Daisaku Ikeda Receives Human Rights Award

The American Educational Research Association honors his efforts in peace building, human rights and education.

WASHINGTON, D.C., April 10—The American Educational Research Association (AERA) bestowed upon Daisaku Ikeda the Ella Baker/Septima Clark Human Rights Award during its annual conference, held virtually this year.

The award, issued by Division B (curriculum studies), recognizes Mr. Ikeda’s decades of tireless effort in the areas of peace building, human rights and education in schools and society.

Daisaku Ikeda AERA Award

AERA, a national research society founded in 1916, aims, in part, “to promote the use of research to improve education and serve the public good.”

The award memorializes two giants of the Black Freedom Movement: Ella Baker, the founding mother and inspiration behind the Student Nonviolent Coordinating Committee, and Septima Clark, the education director of the Highlander Folk School. Each was a teacher, community educator, tireless behind-the-scenes organizer and curriculum maker determined to build the bond between education and human freedom.

In his acceptance message, Mr. Ikeda expressed that there could be no greater honor than to receive the award that bears the names of two outstanding women and standard bearers of education and human rights. “Both placed deep and abiding trust in young people; their love for youth knew no bounds,” he wrote. “Offering my wholehearted respect to these two remarkable leaders, I wish to humbly accept this honor alongside the young people who, as successors to the heritage of soka or value-creating education, are putting its ideals into practice in the United States, Japan and throughout the world.”

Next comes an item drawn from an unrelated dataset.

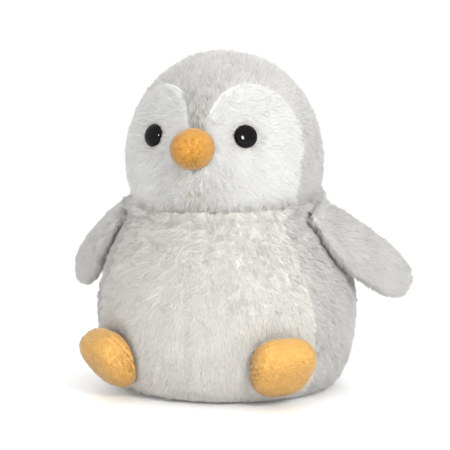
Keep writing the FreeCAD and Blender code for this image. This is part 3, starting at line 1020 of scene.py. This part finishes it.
def studio():
    scene = bpy.context.scene
    scene.view_settings.view_transform = "Standard"
    world = bpy.data.worlds.new("studio")
    world.use_nodes = True
    world.node_tree.nodes["Background"].inputs["Color"].default_value = (1, 1, 1, 1)
    world.node_tree.nodes["Background"].inputs["Strength"].default_value = 1.1
    scene.world = world
    floor = mesh_object("floor", [(-6, -6, 0), (6, -6, 0), (6, 6, 0), (-6, 6, 0)],
                        [(0, 1, 2, 3)])
    material, tree, shader = new_material("floor_paper")
    grain = scaled_noise(tree, 300.0, 3.0)
    tree.links.new(ramp(tree, grain, [(0.3, linear(253, 253, 253)),
                                      (0.7, linear(254, 254, 254))]),
                   shader.inputs["Base Color"])
    shader.inputs["Roughness"].default_value = 0.9
    floor.data.materials.append(material)
    for name, place, size, power in (("key", (0.92, -1.08, 0.78), 0.45, 13.5),
                                     ("front", (-0.5, -1.5, 0.6), 1.2, 2.0),
                                     ("top", (0.2, 0.3, 1.5), 0.9, 1.5),
                                     ("back", (-0.6, 1.4, 0.9), 1.0, 6.0),
                                     ("catch", (0.60, -1.40, 0.56), 0.40, 40.0)):
        lamp = bpy.data.lights.new(name, "AREA")
        lamp.shape = "DISK"
        lamp.size = size
        lamp.energy = power
        obj = bpy.data.objects.new(name, lamp)
        scene.collection.objects.link(obj)
        obj.location = place
        obj.rotation_mode = "QUATERNION"
        aim = Vector((0, 0, 0.13)) - Vector(place)
        obj.rotation_quaternion = aim.to_track_quat("-Z", "Y")
        obj.visible_diffuse = name != "catch"
        obj.visible_glossy = name == "catch"


CAMERA_AZIMUTH = 17.0
CAMERA_ELEVATION = 5.5
CAMERA_DISTANCE = 1.2
CAMERA_TARGET = Vector((0, 0, 0.131))
CAMERA_LENS = 122.8
CAMERA_SHIFT = (-0.0044, -0.0156)


def camera():
    data = bpy.data.cameras.new("camera")
    data.sensor_width = 36.0
    data.lens = CAMERA_LENS
    data.shift_x, data.shift_y = CAMERA_SHIFT
    data.clip_start, data.clip_end = 0.05, 50
    obj = bpy.data.objects.new("camera", data)
    bpy.context.scene.collection.objects.link(obj)
    turn, rise = math.radians(CAMERA_AZIMUTH), math.radians(CAMERA_ELEVATION)
    back = Vector((math.sin(turn) * math.cos(rise), -math.cos(turn) * math.cos(rise),
                   math.sin(rise)))
    obj.location = CAMERA_TARGET + back * CAMERA_DISTANCE
    obj.rotation_mode = "QUATERNION"
    obj.rotation_quaternion = (-back).to_track_quat("-Z", "Y")
    bpy.context.scene.camera = obj


studio()
camera()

Septima Clark (left photo, center) and Ella Baker (right photo) were among the pioneers of the Black Freedom Movement, the series of protests that began with the Montgomery Bus Boycott. Ms. Clark’s literacy and citizenship workshops played a key role in the drive for voting rights and civil rights. Ms. Baker advanced the cause largely behind the scenes with some of the most notable movement leaders while mentoring emerging activists.
Septima Clark (left photo, center) and Ella Baker (right photo) were among the pioneers of the Black Freedom Movement, the series of protests that began with the Montgomery Bus Boycott. Ms. Clark’s literacy and citizenship workshops played a key role in the drive for voting rights and civil rights. Ms. Baker advanced the cause largely behind the scenes with some of the most notable movement leaders while mentoring emerging activists.

During the ceremony, the award committee chair, Jason Goulah, said the committee’s unanimous decision sought to recognize “Mr. Ikeda’s human rights-focused approach to resolving global issues, his commitment to human rights education through the United Nations and the Soka institutions and organizations he has advanced, and his unwavering belief in the unlimited power of civil society and particularly youth to pioneer a better age.”

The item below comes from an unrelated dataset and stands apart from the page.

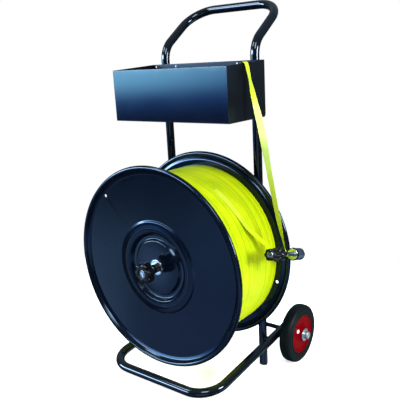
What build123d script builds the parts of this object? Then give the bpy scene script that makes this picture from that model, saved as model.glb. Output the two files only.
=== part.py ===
"""Two-wheeled strapping dispenser cart.

A bent tube frame carries a strapping reel on a fixed spindle, an open tool
box and a strap guide.  Everything is drawn with the uprights vertical
(assembly frame: X = 0 is the plane of symmetry, Y = 0 the uprights' plane with
-Y to the front, Z = 0 the foot of the uprights) and turned once, at the end,
into the stance in which the cart stands on crossbar, feet and tyres.
Millimetres.
"""

from build123d import *
import os
from math import cos, sin, tan, radians, pi

# ------------------------------------------------------------ driving sizes
LEAN = 8.024  # forward lean of the standing cart, degrees
ORIGIN = (-17.25, 93.0, 2.674)  # shift that puts the origin under the box centre

TUBE_R = 11.0  # frame tube, outer radius
WALL = 1.5  # frame tube wall
UPRIGHT_X = 140.7
BEND_Z = 843.0  # where the uprights bend back into the handle
HANDLE_Y, HANDLE_Z = 138.5, 940.6
FOOT_Z = 3.0  # lower end of the upright tubes
FOOT_DROP = 2.7  # how far the feet reach below Z = 0

BASE_X = 163.0
BAR_Y, BAR_Z = -277.8, 47.6
BASE_SLOPE = 0.0935  # rise per mm towards the rear
BASE_END_Y = 105.0
BASE_BEND = 65.0

AXLE_Y, AXLE_Z, AXLE_R = 91.4, 64.65, 6.0
TYRE_R = 79.45
RIM_SEAT_R = 50.0

REEL_Z = 331.0
FRONT_Y, REAR_Y = -251.3, -38.9  # centre planes of the two rolled rims
DISC_R, CURL_R = 250.0, 5.5
SHEET = 1.5
COIL_R, COIL_CORE_R = 216.0, 100.0
DRUM_R = 99.0
SPINDLE_R, HUB_R, HUB_BORE_R = 10.0, 17.0, 14.0
STUD_R = 6.0
PLATE_Y = -17.2  # front face of the spindle plate

BOX_X, BOX_Y0, BOX_Y1 = 173.7, -166.3, -11.1
BOX_Z0, BOX_Z1, BOX_BACK_Z = 670.0, 795.1, 803.1
BOX_SHEET = 1.2
BOX_FOLD_R = 8.0  # outer radius of the rear lower fold

GUIDE = Plane(
    origin=(267.0, -24.0, 342.0),
    x_dir=(1, 0, 0),
    z_dir=(0, -cos(radians(16.6)), sin(radians(16.6))),
)
ROD_R = 5.0
STRAP_W = 15.5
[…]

Building a culture of human rights, Mr. Goulah said, has been a central theme in Mr. Ikeda’s decades of peace and education proposals, and his more than 80 published dialogues with leaders in the fields of peace, culture and education. He noted Mr. Ikeda’s dialogue Human Rights in the Twenty-First Century with Austregésilo de Athayde, who was instrumental in drafting the Universal Declaration of Human Rights, and America Will Be!, Mr. Ikeda’s dialogue with civil rights pioneer Vincent Harding, who, incidentally, received the AERA award in 2010.

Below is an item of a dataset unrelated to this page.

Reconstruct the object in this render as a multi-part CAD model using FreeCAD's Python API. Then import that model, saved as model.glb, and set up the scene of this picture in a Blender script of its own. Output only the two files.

Daisaku Ikeda greets the historian and civil rights champion Vincent Harding, Tokyo, April 1996.
Daisaku Ikeda greets the historian and civil rights champion Vincent Harding, Tokyo, April 1996. Photo by Seikyo Press.

“It is fitting that Ikeda and Harding discuss Ella Baker and Septima Clark in their dialogue, with Ikeda especially praising Ella Baker’s ‘absolute, unwavering trust in the youth’” (p. 70), Mr. Goulah said. “Emphasizing the kind of empowerment and awareness raising that can restore dignity to all people and build a pluralist and inclusive society, these proposals and dialogues—and indeed all of Mr. Ikeda’s work—can be read as a curriculum for human rights and human rights education.”

Mr. Ikeda founded the Soka schools and universities—including Soka University of America in Aliso Viejo, California, which celebrates its 20th anniversary as a four-year liberal arts undergraduate school this month—to deepen young people’s commitment to cultivating the wisdom, courage and compassion necessary to usher in a new era that upholds the dignity of life.